6.The total crushing of cane for the season, which commenced from 21.3.90 and ended on 14.6.90, was 6 lacs quintals and production of sugar from 4.4.90 to 14.6.90 was 50,000 bags. Thus, the crushing commenced in accounting year ended on 31.3.1990 while the commercial production commenced in next accounting year.

 

7.The querist has sought the opinion of the Expert Advisory Committee on the following issues:

 

i) In which accounting year the capitalisation of plant and machinery and factory building should be made?

 

ii) In which accounting year depreciation should be charged?

 

iii) Whether the capitalisation should be made on the basis of crushing of cane or on the basis of commercial production.

 

iv) The case laws, if available, may also be quoted.

 

                                Opinion                                                                          December 14, 1990

 

1.The Committee notes paragraphs 12.2 and 12.4 of the Guidance Note on “Treatment of Expenditure During Construction Period” which recommend as under:

 

“12.2 In several cases, guidance may be available in selecting the official date of commencement of production by reference to the date of the inauguration ceremony as well as by reference to the date which is publically and officially announced by the company as the date on which it has commenced commercial production.

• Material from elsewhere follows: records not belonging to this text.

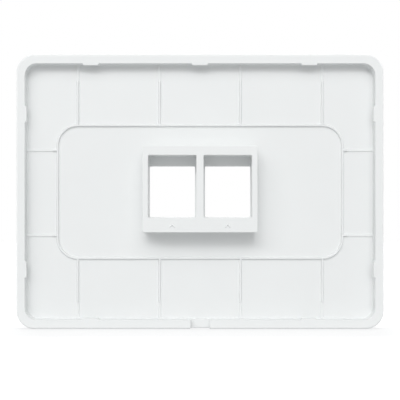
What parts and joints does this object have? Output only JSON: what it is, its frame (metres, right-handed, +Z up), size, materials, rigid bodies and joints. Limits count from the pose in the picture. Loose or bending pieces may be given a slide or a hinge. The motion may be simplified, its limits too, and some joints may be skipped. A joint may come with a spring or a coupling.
{
  "type": "keystone faceplate",
  "caption": "Landscape keystone wall plate: a shallow ribbed tray whose lugged rim snaps over a mounting frame, with a central block of side-by-side jack ports.",
  "frame": {"origin": "centre of the plane in which the rim's back edge meets the wall", "axes": "+X to the right seen from the room, +Y into the wall, +Z up; the plain face looks along -Y"},
  "size_m": [0.119, 0.01, 0.089],
  "materials": {
    "white_abs": "white moulded ABS with a fine satin surface"
  },
  "bodies": {
    "root": {"faceplate": "white_abs"}
  },
  "joints": []
}
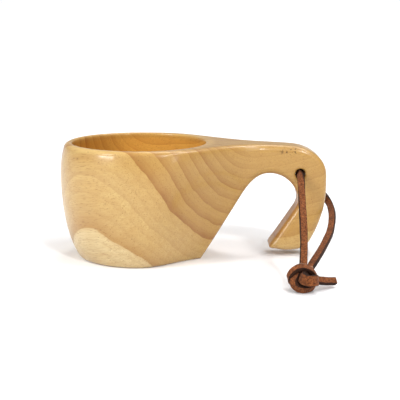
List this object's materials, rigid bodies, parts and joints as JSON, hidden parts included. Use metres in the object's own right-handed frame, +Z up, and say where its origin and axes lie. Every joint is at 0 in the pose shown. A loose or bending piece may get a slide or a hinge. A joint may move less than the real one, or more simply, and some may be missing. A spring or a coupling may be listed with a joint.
{
  "type": "wooden drinking cup",
  "caption": "Carved one-piece wooden cup with a round bowl, a hooked finger handle that is open below, and a knotted leather carrying thong through a hole in the handle.",
  "frame": {"origin": "centre of the bowl on its flat base, on the surface the cup stands on", "axes": "+Z up through the bowl's open mouth, +X along the handle, -Y towards the viewer"},
  "size_m": [0.1654, 0.1347, 0.0688],
  "materials": {
    "wood": "satin lacquer",
    "leather": "matt suede"
  },
  "bodies": {
    "cup": {"cup_body": "wood"},
    "thong": {"thong_loop": "leather", "thong_knot": "leather", "thong_tail_right": "leather", "thong_tail_front": "leather"}
  },
  "joints": [
    {"name": "thong_swing", "type": "hinge", "parent": "cup", "child": "thong", "pos_m": [0.0961, 0, 0.0511], "axis": [0, -1, 0], "range_deg": [0, 140]}
  ]
}
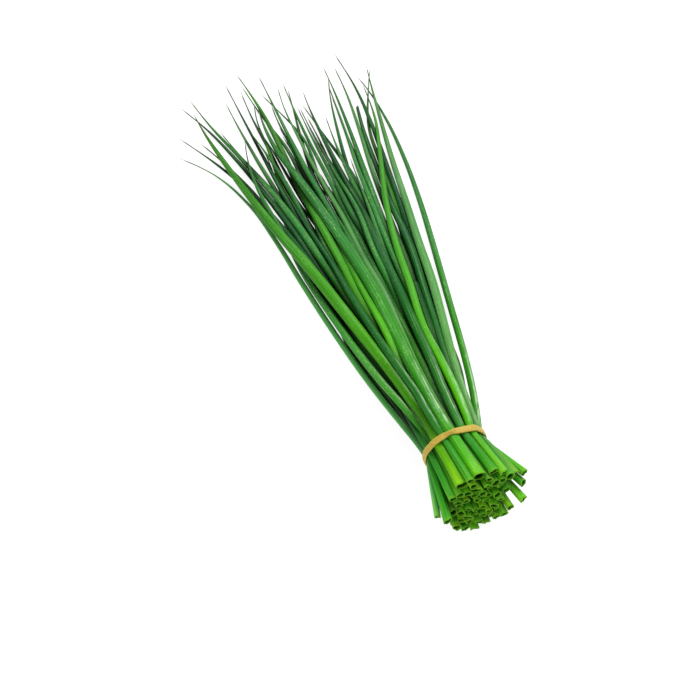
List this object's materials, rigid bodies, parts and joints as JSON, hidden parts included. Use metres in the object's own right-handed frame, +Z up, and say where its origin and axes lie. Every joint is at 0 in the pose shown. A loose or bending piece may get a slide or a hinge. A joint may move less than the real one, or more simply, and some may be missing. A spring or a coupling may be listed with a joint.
{
  "type": "chive bunch",
  "caption": "Bunch of long, hollow, tapering chive leaves lying down, tied near the cut ends with a flat rubber band and fanning out towards the tips.",
  "frame": {"origin": "middle of the underside of the whole bunch, on the surface it lies on", "axes": "+Y from the cut ends to the tips, +X to the right when looking along +Y, +Z up"},
  "size_m": [0.0992, 0.2556, 0.0272],
  "materials": {
    "leaf_bright": "satin fresh leaf, yellowish green",
    "leaf_mid": "satin fresh leaf, mid green",
    "leaf_deep": "satin fresh leaf, dark blue-green",
    "leaf_pale": "waxy fresh leaf, pale grey-green",
    "rubber_band": "matt natural tan rubber"
  },
  "bodies": {
    "root": {"chive_01": "leaf_mid", "chive_02": "leaf_deep", "chive_03": "leaf_deep", "chive_04": "leaf_bright", "chive_05": "leaf_deep", "chive_06": "leaf_mid", "chive_07": "leaf_bright", "chive_08": "leaf_mid", "chive_09": "leaf_pale", "chive_10": "leaf_mid", "chive_11": "leaf_deep", "chive_12": "leaf_bright", "chive_13": "leaf_deep", "chive_14": "leaf_pale", "chive_15": "leaf_deep", "chive_16": "leaf_mid", "chive_17": "leaf_mid", "chive_18": "leaf_deep", "chive_19": "leaf_mid", "chive_20": "leaf_bright", "chive_21": "leaf_mid", "chive_22": "leaf_bright", "chive_23": "leaf_mid", "chive_24": "leaf_deep", "chive_25": "leaf_mid", "chive_26": "leaf_mid", "chive_27": "leaf_deep", "chive_28": "leaf_pale", "chive_29": "leaf_deep", "chive_30": "leaf_deep", "chive_31": "leaf_mid", "chive_32": "leaf_mid", "chive_33": "leaf_mid", "chive_34": "leaf_bright", "chive_35": "leaf_deep", "chive_36": "leaf_mid", "chive_37": "leaf_mid", "chive_38": "leaf_deep", "chive_39": "leaf_bright", "chive_40": "leaf_mid", "chive_41": "leaf_pale", "chive_42": "leaf_mid", "chive_43": "leaf_mid", "chive_44": "leaf_bright", "chive_45": "leaf_mid", "chive_46": "leaf_mid", "chive_47": "leaf_bright", "chive_48": "leaf_mid", "chive_49": "leaf_mid", "chive_50": "leaf_bright", "chive_51": "leaf_deep", "chive_52": "leaf_pale", "chive_53": "leaf_deep", "chive_54": "leaf_mid", "chive_55": "leaf_bright", "chive_56": "leaf_mid", "chive_57": "leaf_mid", "rubber_band": "rubber_band"}
  },
  "joints": []
}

It should be borne in mind, in this connection, that “commercial production” is a term of somewhat wider import than the mere term “production”. Even during a period of test runs and experimentation, a plant may be engaged in actual production, but until the test runs are completed and the plant is properly adjusted on the basis thereof, if may not be said to be ready for “commercial production”. The term “commercial production” refers to production in commercially feasible quantities and in a commercially practicable manner.

 

12.3 As discussed in other paragraph of this Note, various expenditures of a revenue nature which are incurred during the construction period are either capitalised as part of the indirect cost of construction, or are carried forward as deferred revenue expenditure, as may be appropriate. However, from the moment the plant is completed and commissioned and is ready for commercial production, all expenditures of revenue nature must be charged to the profit and loss account. It is for this reason that it is so important to determine the “cut-off date” based on the date when the plant is ready for commercial production, with a great degree of precision.

 

12.4 It is important to note in this connection that what is significant for this purpose is the date when the plant is ready for commercial production and not the date when the plant actually commences commercial production. Therefore, if a plant had been completed and commissioned and is ready for commercial production, but the company for some reason or other, does not start commercial production immediately thereafter, the expenditure incurred during this intermediate period must be treated as revenue expenditure and cannot be capitalised. This follows from an important rule, both in accounting principle as well as in economic theory. The rule is that only those expenses should be capitalised as part of the cost of an asset which relate to the acquisition or construction of that asset or which add anything to the value or utility of that asset. When a plant has once been completed and is ready for commercial production, the expenditure incurred during the intervening period of delay in actually commencing commercial production is neither related to the acquisition or construction of the fixed assets nor does it add to the value or utility thereof- consequently, it must be written of as revenue expenditure and cannot be capitalised.”

 

2.The Committee notes from the facts of the query that although the plant after expansion and modernisation was commissioned on 21.3.1990, but the commercial production of sugar commenced on 4.4.1990 on account of some inherent technical bottlenecks, owing to the new plant and machinery. The opinion of the Committee is based on the fact that the commercial production of sugar could not be started before 4.4.1990 on account of technical bottlenecks and that it was not possible to produce sugar before 4.4.1990 on account of these technical bottlenecks.

 

3.The Committee is of the view that in the present case, the commercial production could have been commenced on 4.4.1990. The project could be said to be ready for commercial production only when commercial production is technically feasible and in the present case, the commercial production was not feasible till 4.4.1990 on account of technical bottlenecks. Therefore, the plant was ready for commercial production only on 4.4.1990.

 

4.The Committee is also of the view that intermittent crushing of sugar cane is not, in itself, a sufficient ground for considering that the plant was not ready to commence commercial production.

 

5.The Committee is of the following opinion in respect of the issues raised in para 7 of the query:

 

i) Since in the present case, as per the querist, it was not technically feasible to commence commercial production till 4th April, 1990, the plant can be considered to be ready for commercial production on 4th April, 1990. In view of this, expenditure incurred upto 4th April, 1990, should be capitalised.

 

ii) In view of (i) above, the depreciation will be charged in the profit and loss account from the date the plant was ready to commence commercial production, i.e., in the present case 4th April, 1990. However, depreciation on assets used during construction period should be treated as recommended in the aforesaid Guidance Note.

 

iii) The capitalisation of expenditure during construction period should be made upto the date the plant is ready for commercial production. The date of crushing of cane is not relevant.

 

iv) The case laws depend on the facts and circumstances of each case. A reference may be made to the case laws given in para 12.5 of the ‘Guidance Note on Treatment of Expenditure During Construction Period’.